There is no question that Cage produced a work of art, but I don't think it can be deemed 'music'. Therefore, not the 'profoundest' piece of music.

High on the list for me would be the Scriabin late piano sonatas (nos 8–10), the last three Beethoven sonatas, Bach's Goldberg variations, Schubert's Winterreise, Schumann's Dichterliebe, Wagner's Parsifal, Stravinsky's Les Noces, Biber's Harmonia Artificiosa Ariosa, Monteverdi's L'Orfeo, Mahler's 7th Symphony, Machaut's Messe de Notre Dame, Alkan's minor key etudes, and a bunch of others that aren't slipping into mind right now.


Haffner

Quote from: quintett op.57 on April 02, 2008, 02:31:20 PM
Except that the themes are not really "minimal" and that there's no variations.
I don't regard Bruckner as a proto-minimalist either, as he's a motivic developer, in a pure austrian tradition.




I recently discovered Bruckner. Like Mahler, he moved on from Wagner...but different from Mahler, in the extremely interesting way.

max

For me if there were such a thing as a cosmic background music it would be Bruckner's 8th and 9th symphony.  These works - include the Te Deum! - are cosmic cathedrals in sound. The universe is more akin to music than to language or anything which language may express! Most would acknowledge this as an ancient idea both mystic and mythical! If, as Goethe said, architecture is frozen music then the cosmos would need to be it's final DYNAMIC expression. In Bruckner's late symphonies, God and Cosmos are inseparable whether he believed them to be or not.
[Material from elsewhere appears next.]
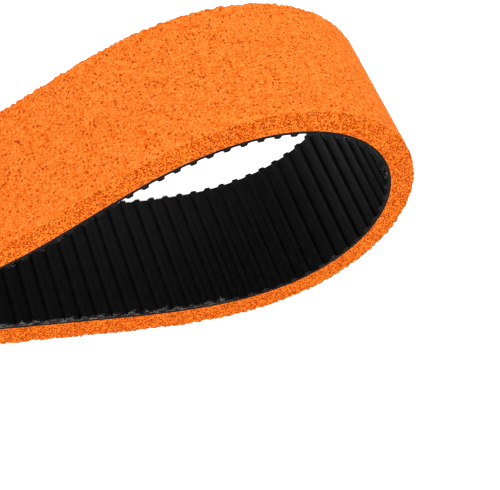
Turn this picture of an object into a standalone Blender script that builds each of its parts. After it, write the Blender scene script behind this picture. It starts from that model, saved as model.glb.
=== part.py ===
"""Endless toothed timing belt with a thick bonded cover of cellular rubber.

The straight lower run rests on the ground, the loop opens along Y, and the upper run
swings round a lobe at each end and sags at the waist.

Frame: metres, +Z up, X along the runs, Y across the belt, origin on the ground below
the middle of the lower run.
"""

import math

import bmesh
import bpy
import numpy as np

# Toothed belt: the standard inch series with a 3/8 inch pitch
TEETH = 144                     # an even number keeps the two halves alike
PITCH = 0.009525                # along the cord line
BELT_WIDTH = 0.0889
TOOTH_HEIGHT = 0.00191
TOOTH_BASE_WIDTH = 0.00465      # at the land, between the two flanks
TOOTH_FLANK_ANGLE = math.radians(20)
LAND_TO_CORD = 0.000381         # from the land's surface to the middle of the cords
WEB_THICKNESS = 0.00169         # belt without its teeth

# Layers
FACING_THICKNESS = 0.00012
CORD_THICKNESS = 0.00026        # centred on the cord line
EDGE_CORD_WIDTH = 0.0004
BOND_THICKNESS = 0.00015
COVER_THICKNESS = 0.0143
LAYER_GAP = 0.00002             # clearance between neighbouring layers

# Splice of the cover, on the lower run
SPLICE_X = -0.098
SPLICE_SLOPE_RUN = 0.014        # how far the skived cut travels through the cover
SPLICE_FILM = 0.0003
SPLICE_CLEARANCE = 0.00005

# Shape of the loop at rest
STRAIGHT_HALF_RUN = 0.128       # straight lower run, from its middle to one end
WAIST_HEIGHT = 0.0324           # between the cord lines of the two runs, at the middle
BEND_SEVENTH = -0.006           # shares of the half turn taken by the finer waves of bend
BEND_NINTH = -0.016
BEND_WAVES = np.array([1, 3, 5, 7, 9])
FIRST_GUESS = (0.47, -0.047)    # shares of the third and fifth wave, before solving
SOLVER_ROUNDS = 40
SOLVER_STEP = 1e-6
STRAIGHT_TURN = 1e-6            # a joint that turns by less than this is straight

SHARP_EDGE = math.radians(25)

# Distances from the cord line, outwards positive, that follow from the layers
LAND = -LAND_TO_CORD
CORD_INNER = -CORD_THICKNESS / 2
CORD_OUTER = CORD_THICKNESS / 2
BELT_BACK = LAND + WEB_THICKNESS
BOND_INNER = BELT_BACK + LAYER_GAP
COVER_INNER = BOND_INNER + BOND_THICKNESS + LAYER_GAP


def clear_scene():
    for item in list(bpy.data.objects):
        bpy.data.objects.remove(item, do_unlink=True)


def turns(third, fifth):
    """Turn at each joint of the half loop, in radians.

    The bend grows from nothing at the end of the straight run and is the same on both
    sides of the waist, so it is a sum of odd quarter waves. Each wave's share is the part
    of the half turn that it makes, and the first one takes what the others leave.
    """
    shares = np.array([0.0, third, fifth, BEND_SEVENTH, BEND_NINTH])
    shares[0] = 1.0 - shares.sum()
    half = TEETH // 2
    free_length = half * PITCH - STRAIGHT_HALF_RUN
    station = np.arange(half + 1) * PITCH
    way = np.clip((station - STRAIGHT_HALF_RUN) / free_length, 0.0, 1.0)
    waves = np.sin(np.outer(way, BEND_WAVES) * math.pi / 2)
    heights = shares * math.pi * (BEND_WAVES * math.pi / 2)
    bend = waves @ heights * PITCH / free_length
    bend[-1] /= 2                # the other half of the waist's turn is the far side's
    return bend * math.pi / bend.sum()


def half_line(third, fifth):
    """Points of the half loop: straight pitches, each turned from the last one."""
    bend = turns(third, fifth)
    heading = np.cumsum(bend[:-1])
    steps = PITCH * np.column_stack([np.cos(heading), np.sin(heading)])
    return np.vstack([[0.0, 0.0], np.cumsum(steps, axis=0)])


def closing_error(shape):
    end = half_line(*shape)[-1]
    return np.array([end[0], end[1] - WAIST_HEIGHT])


def solve_shape():
    """Shares of the third and fifth wave that close the loop at the named waist."""
    shape = np.array(FIRST_GUESS)
    for _ in range(SOLVER_ROUNDS):
        error = closing_error(shape)
        nudged = [closing_error(shape + SOLVER_STEP * unit) for unit in np.eye(2)]
        slope = np.column_stack([(moved - error) / SOLVER_STEP for moved in nudged])
        shape = shape - np.linalg.solve(slope, error)
    return shape


def cord_line():
    """The closed cord line, counter-clockwise from the middle of the lower run."""
    right = half_line(*solve_shape())
    right[-1, 0] = 0.0
    left = right[-2:0:-1] * np.array([-1.0, 1.0])
    ground_to_cord = COVER_INNER + COVER_THICKNESS
    return np.vstack([right, left]) + np.array([0.0, ground_to_cord])


def headings(line):
    step = np.roll(line, -1, axis=0) - line
    return step / np.linalg.norm(step, axis=1)[:, None]


def mitres(line):
    """Outward vector at each joint that offsets both straights beside it by one."""
    ahead = headings(line)
    behind = np.roll(ahead, 1, axis=0)
    outward_ahead = np.column_stack([ahead[:, 1], -ahead[:, 0]])
    outward_behind = np.column_stack([behind[:, 1], -behind[:, 0]])
    middle = outward_ahead + outward_behind
    reach = 1.0 + (outward_ahead * outward_behind).sum(axis=1)
    return middle / reach[:, None]


def bent_joints(line):
    """Joints where the line turns, so that straight runs need no points of their own."""
    ahead = headings(line)
    behind = np.roll(ahead, 1, axis=0)
    turn = ahead[:, 1] * behind[:, 0] - ahead[:, 0] * behind[:, 1]
    return np.abs(turn) > STRAIGHT_TURN


def offset_ring(line, distance):
    keep = bent_joints(line)
    return (line + mitres(line) * distance)[keep]


def material(name, colour, roughness):
    mat = bpy.data.materials.new(name)
    mat.use_nodes = True
    shader = mat.node_tree.nodes["Principled BSDF"]
    shader.inputs["Base Color"].default_value = (*colour, 1.0)
    shader.inputs["Roughness"].default_value = roughness
    shader.inputs["Metallic"].default_value = 0.0
    mat.diffuse_color = (*colour, 1.0)
    return mat


def add_object(name, bm, mat):
    bmesh.ops.recalc_face_normals(bm, faces=bm.faces[:])
    mesh = bpy.data.meshes.new(name)
    bm.to_mesh(mesh)
    bm.free()
    mesh.materials.append(mat)
    mesh.shade_smooth()
    mesh.set_sharp_from_angle(angle=SHARP_EDGE)
    bpy.context.scene.collection.objects.link(bpy.data.objects.new(name, mesh))


def pull_across(bm, faces, front, back):
    """Extrude flat faces, drawn at Y = front, to Y = back."""
    grown = bmesh.ops.extrude_face_region(bm, geom=faces)
    moved = [part for part in grown["geom"] if isinstance(part, bmesh.types.BMVert)]
    bmesh.ops.translate(bm, vec=(0.0, back - front, 0.0), verts=moved)


def add_band(name, inner, outer, mat, front, back, closed=True):
    """Solid between two outlines with the same number of points, pulled across Y."""
    bm = bmesh.new()
    inside = [bm.verts.new((x, front, z)) for x, z in inner]
    outside = [bm.verts.new((x, front, z)) for x, z in outer]
    count = len(inside)
    faces = []
    for here in range(count if closed else count - 1):
        there = (here + 1) % count
        corners = (inside[here], outside[here], outside[there], inside[there])
        faces.append(bm.faces.new(corners))
    pull_across(bm, faces, front, back)
    add_object(name, bm, mat)


def tooth_outline(inset):
    """One tooth's four corners as (along, inwards from the land), inset all round.

    Along is measured from the tooth's middle. An inset tooth keeps the same distance
    to the land, to both flanks and to the tip.
    """
    slope = math.tan(TOOTH_FLANK_ANGLE)
    half_base = TOOTH_BASE_WIDTH / 2 - inset / math.cos(TOOTH_FLANK_ANGLE)
    root = -inset
    tip = TOOTH_HEIGHT - inset
    root_half = half_base - root * slope
    tip_half = half_base - tip * slope
    return np.array([(-root_half, root), (-tip_half, tip), (tip_half, tip), (root_half, root)])


def placed(outline, line, index):
    """Carry (along, inwards from the land) points to one straight pitch of the line."""
    start = line[index]
    ahead = headings(line)[index]
    outward = np.array([ahead[1], -ahead[0]])
    middle = start + ahead * PITCH / 2
    along = outline[:, :1] * ahead
    across = (LAND - outline[:, 1:]) * outward
    return middle + along + across


def toothed_pitches(line, inset):
    """Every pitch's outline: the joint in its first land, then its tooth's corners."""
    joints = line + mitres(line) * (LAND + inset)
    tooth = tooth_outline(inset)
    return [
        np.vstack([joints[index], placed(tooth, line, index)]) for index in range(len(line))]


def plain_pitches(line, distance):
    return [joint[None, :] for joint in line + mitres(line) * distance]


def add_pitched_band(name, inner, outer, mat):
    """Solid ring over the belt's width, one side face a pitch, from two lists of outlines."""
    half = BELT_WIDTH / 2
    bm = bmesh.new()
    inside = [[bm.verts.new((x, -half, z)) for x, z in pitch] for pitch in inner]
    outside = [[bm.verts.new((x, -half, z)) for x, z in pitch] for pitch in outer]
    faces = []
    for here, (near, far) in enumerate(zip(inside, outside)):
        there = (here + 1) % len(inside)
        corners = near + [inside[there][0], outside[there][0]] + far[::-1]
        faces.append(bm.faces.new(corners))
    pull_across(bm, faces, -half, half)
    add_object(name, bm, mat)


def add_tooth_facing(line):
    mat = material("nylon facing", (0.022, 0.022, 0.024), 0.75)
    inner = toothed_pitches(line, 0.0)
    outer = toothed_pitches(line, FACING_THICKNESS)
    add_pitched_band("tooth_facing", inner, outer, mat)


def add_tooth_rubber(line):
    """The teeth's rubber, joined by the thin skin that lies under the cords."""
    mat = material("tooth rubber", (0.018, 0.018, 0.018), 0.6)
    inner = toothed_pitches(line, FACING_THICKNESS + LAYER_GAP)
    outer = plain_pitches(line, CORD_INNER - LAYER_GAP)
    add_pitched_band("tooth_rubber", inner, outer, mat)


def add_cords(line):
    """The wound cords as one band, with the turn that each edge cut sets free beside it."""
    mat = material("glass cord", (0.36, 0.34, 0.30), 0.7)
    half = BELT_WIDTH / 2
    inner = offset_ring(line, CORD_INNER)
    outer = offset_ring(line, CORD_OUTER)
    band_half = half - EDGE_CORD_WIDTH - LAYER_GAP
    add_band("tension_cords", inner, outer, mat, -band_half, band_half)
    for name, side in (("edge_cord_front", -1), ("edge_cord_back", 1)):
        reach = sorted((side * half, side * (half - EDGE_CORD_WIDTH)))
        add_band(name, inner, outer, mat, *reach)


def add_back_rubber(line):
    mat = material("back rubber", (0.015, 0.015, 0.015), 0.55)
    half = BELT_WIDTH / 2
    inner = offset_ring(line, CORD_OUTER + LAYER_GAP)
    outer = offset_ring(line, BELT_BACK)
    add_band("back_rubber", inner, outer, mat, -half, half)


def add_bond_film(line):
    mat = material("bond film", (0.10, 0.06, 0.03), 0.4)
    half = BELT_WIDTH / 2
    inner = offset_ring(line, BOND_INNER)
    outer = offset_ring(line, BOND_INNER + BOND_THICKNESS)
    add_band("bond_film", inner, outer, mat, -half, half)


def open_strip(ring, start_x, end_x):
    """The ring's points from the splice round to the splice again, ends included."""
    height = ring[0, 1]
    return np.vstack([[start_x, height], ring, [end_x, height]])


def add_cover(line):
    """Cover strip laid round the belt, its two skived ends glued on the lower run."""
    mat = material("cellular rubber", (0.86, 0.20, 0.045), 0.9)
    film_mat = material("splice adhesive", (0.45, 0.09, 0.03), 0.5)
    half = BELT_WIDTH / 2
    inner = offset_ring(line, COVER_INNER)
    outer = offset_ring(line, COVER_INNER + COVER_THICKNESS)
    slope = SPLICE_SLOPE_RUN / COVER_THICKNESS
    lean = math.hypot(1.0, slope)
    film = SPLICE_FILM / 2 * lean
    edge = (SPLICE_FILM / 2 + SPLICE_CLEARANCE) * lean
    top_x = SPLICE_X + SPLICE_SLOPE_RUN / 2
    foot_x = SPLICE_X - SPLICE_SLOPE_RUN / 2
    strip_inner = open_strip(inner, top_x + edge, top_x - edge)
    strip_outer = open_strip(outer, foot_x + edge, foot_x - edge)
    add_band("foam_cover", strip_inner, strip_outer, mat, -half, half, closed=False)
    low = outer[0, 1]
    high = inner[0, 1]
    film_inner = [(top_x - film, high), (top_x + film, high)]
    film_outer = [(foot_x - film, low), (foot_x + film, low)]
    add_band("cover_splice", film_inner, film_outer, film_mat, -half, half, closed=False)


def main():
    clear_scene()
    line = cord_line()
    add_tooth_facing(line)
    add_tooth_rubber(line)
    add_cords(line)
    add_back_rubber(line)
    add_bond_film(line)
    add_cover(line)


main()
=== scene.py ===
import math

import bpy
import numpy as np
from mathutils import Matrix, Vector


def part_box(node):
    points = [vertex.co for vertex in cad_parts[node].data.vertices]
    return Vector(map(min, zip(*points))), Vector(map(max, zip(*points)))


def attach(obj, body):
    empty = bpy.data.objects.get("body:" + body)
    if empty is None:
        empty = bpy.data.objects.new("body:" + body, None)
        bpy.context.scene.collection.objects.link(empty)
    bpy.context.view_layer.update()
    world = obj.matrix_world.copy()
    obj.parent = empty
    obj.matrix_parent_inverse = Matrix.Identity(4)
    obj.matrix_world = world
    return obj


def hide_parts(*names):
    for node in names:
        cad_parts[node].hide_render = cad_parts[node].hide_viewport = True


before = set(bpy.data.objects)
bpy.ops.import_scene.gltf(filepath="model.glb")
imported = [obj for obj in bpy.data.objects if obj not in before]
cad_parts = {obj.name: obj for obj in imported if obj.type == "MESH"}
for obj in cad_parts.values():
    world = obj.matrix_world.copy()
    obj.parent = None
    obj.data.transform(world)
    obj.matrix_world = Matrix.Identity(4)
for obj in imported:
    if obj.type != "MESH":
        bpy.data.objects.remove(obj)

scene = bpy.context.scene
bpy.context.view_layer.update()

# The belt line, in metres: the same rule as the CAD, along the middle of the cords
loop = {
    "teeth": 144,
    "pitch": 0.009525,
    "straightHalfRun": 0.128,
    "waistHeight": 0.0324,
    "seventhWave": -0.006,
    "ninthWave": -0.016,
    "samplesPerPitch": 24,
    "firstGuess": (0.466, -0.047),
    "nudge": 1e-6,
    "newtonSteps": 20,
}
waveNumbers = np.array([1, 3, 5, 7, 9])
halfLength = loop["teeth"] / 2 * loop["pitch"]
wholeLength = 2 * halfLength


# Heading along the half loop. The bend is a sum of odd quarter waves from the end of the
# straight run to the waist, so the heading is a sum of (1 - cosine), times half a turn.
def halfHeading(s, third, fifth):
    shares = np.array([0.0, third, fifth, loop["seventhWave"], loop["ninthWave"]])
    shares[0] = 1.0 - shares.sum()
    freeLength = halfLength - loop["straightHalfRun"]
    way = np.clip((s - loop["straightHalfRun"]) / freeLength, 0.0, 1.0)
    return math.pi * (1.0 - np.cos(np.outer(way, waveNumbers) * math.pi / 2)) @ shares


# Points of the half loop: the running sum of small steps along the heading
def halfPoints(third, fifth):
    count = loop["teeth"] // 2 * loop["samplesPerPitch"]
    s = np.linspace(0.0, halfLength, count + 1)
    middle = halfHeading((s[1:] + s[:-1]) / 2, third, fifth)
    step = halfLength / count
    x = np.concatenate([[0.0], np.cumsum(np.cos(middle) * step)])
    z = np.concatenate([[0.0], np.cumsum(np.sin(middle) * step)])
    return s, x, z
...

Of course there are candidates of equal value! It all depends on how you synthesize or metabolize the so-called profound in music or in whichever art FEELS most like music.

Christo

Arvo Pärt, Kanon Pokajanen - comes to mind. I've been listening to the whole 90 minutes of it many times, last winter, and it's rather profound indeed. As music about repentence and resurrection should be.
... music is not only an 'entertainment', nor a mere luxury, but a necessity of the spiritual if not of the physical life, an opening of those magic casements through which we can catch a glimpse of that country where ultimate reality will be found.    RVW, 1948

val

Beethoven's piano Sonata opus 106 or the 15th String Quartet.

ChamberNut

Haydn - The Seven Last Words of our Savior on the Cross, op. 51

Especially the 3rd mvt. Sonata II: Grave e Cantabile



Symphonien

#59
There's another category of works that I just thought of, that would probably be quite "profound" when listened to in their entirety. Those long marathon pieces like:

Sorabji - Opus Clavicembalisticum (4 hours)
Finnissy - The History of Photography in Sound (5 hours)
Feldman - String Quartet No. 2 (6 hours)
Rzewski - The Road (10 hours)
Stockhausen - Licht (29 hours)
Cage - Organ²/ASLSP (639 years) [not that this one is actually possible to listen to in its entirety ;)]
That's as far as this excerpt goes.